Одежды мы можно сравнить со спасательными кругами или пробковыми поясами. Они помогают пловцу не затонуть. Но никто не уговорит меня, что Будда или Христос плавали, держась за спасательный круг. Они отбросили старые пояса и прямо вошли в воду. И гадкие утята выполняют заповедь: будьте подобны Мне… Они тоже пытаются плавать, как лебеди — без поясов. Что у них выходит? Что у меня вышло? Очень немного. Барахтаюсь у берега. В открытое море не выплыл. Но зато не путаю пальца, указывающего на луну, с самой луной. И вот это непутанье, эта попытка смотреть на саму луну, а не на палец — моя вера. Мое, если хотите, личное исповедание.

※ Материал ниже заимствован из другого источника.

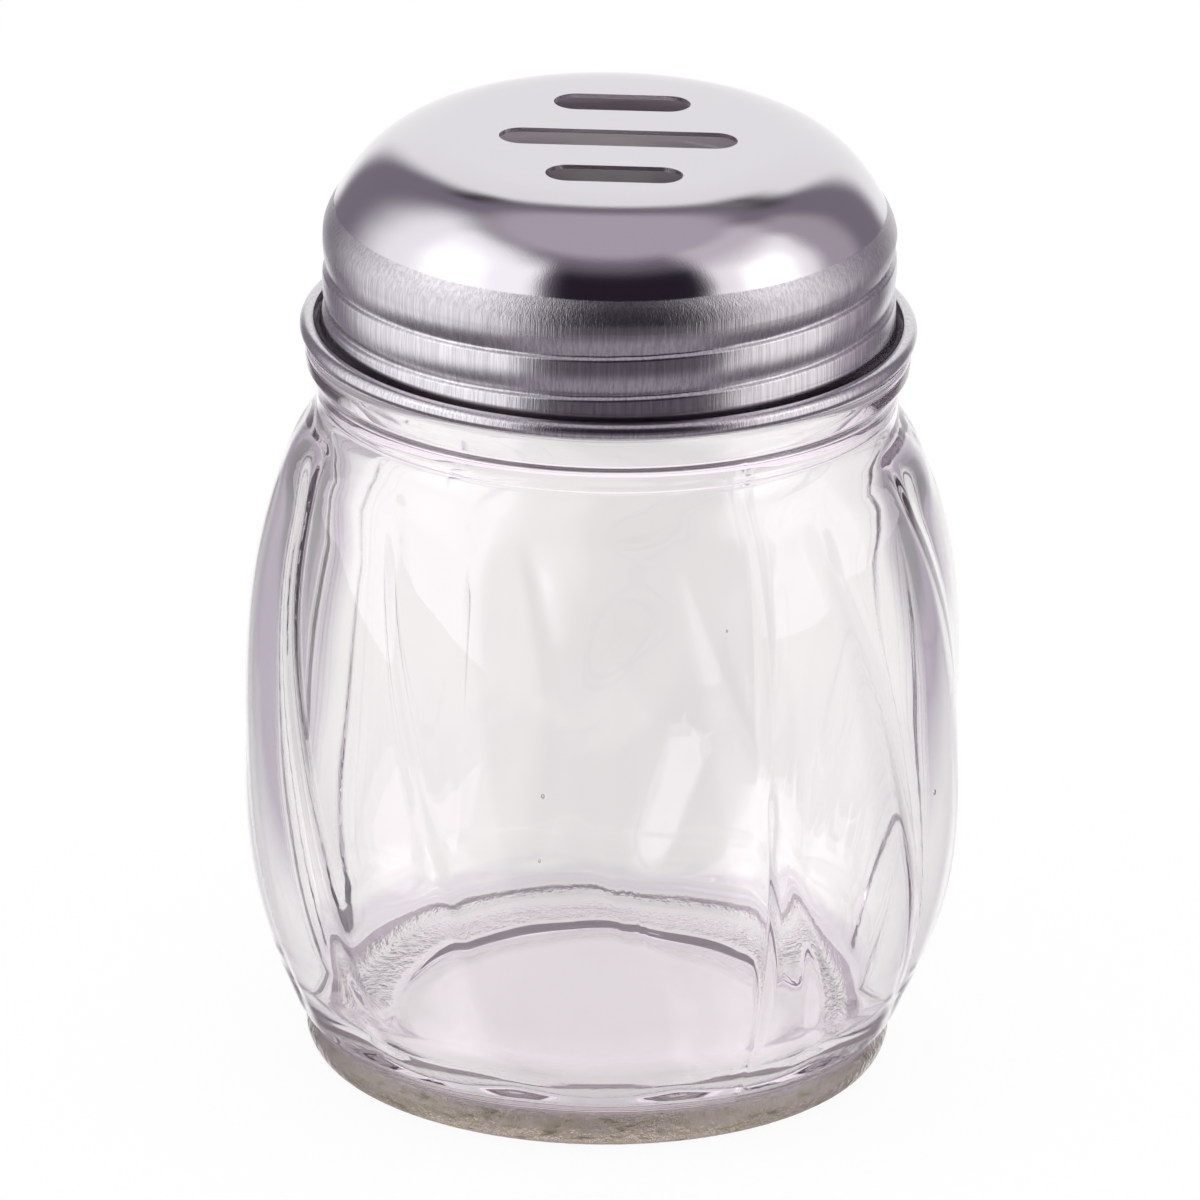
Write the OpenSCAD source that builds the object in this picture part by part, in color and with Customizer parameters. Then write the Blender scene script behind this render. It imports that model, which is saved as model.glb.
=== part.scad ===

При случае я подхватываю первый попавшийся текст и повторяю его. Бывают трудные минуты, когда новые слова не рождаются и надо помнить что-то готовое. Так же как в море хорошо иметь под руками пробковый пояс даже хорошему пловцу (вдруг не хватит сил). Но настоящая встреча с морем — безо всякого пояса, безо всякой одежды. И с духом тоже.
Я вовсе не против вероисповеданий и привычки к какому-то одному языку. Пока это язык, стиль — и больше ничего. Но я боюсь, как дьявола, гордыни вероисповедания, безумия, напоминающего мне мое отроческое убеждение, что я умнее всех, или убеждения, что моя мама, мой папа, мой город, моя страна лучше всех. Такие убеждения естественны в 8 лет, простительны в 14, но когда-то из них надо вырасти. Слишком много было заплачено за религиозную рознь — не меньше, чем за рознь национальную и классовую. Даже в недавние годы — в Индии, в Ливане, где идеал воцерковленья не нарушен и люди режут друг друга не по идеологиям, а по вероисповеданиям.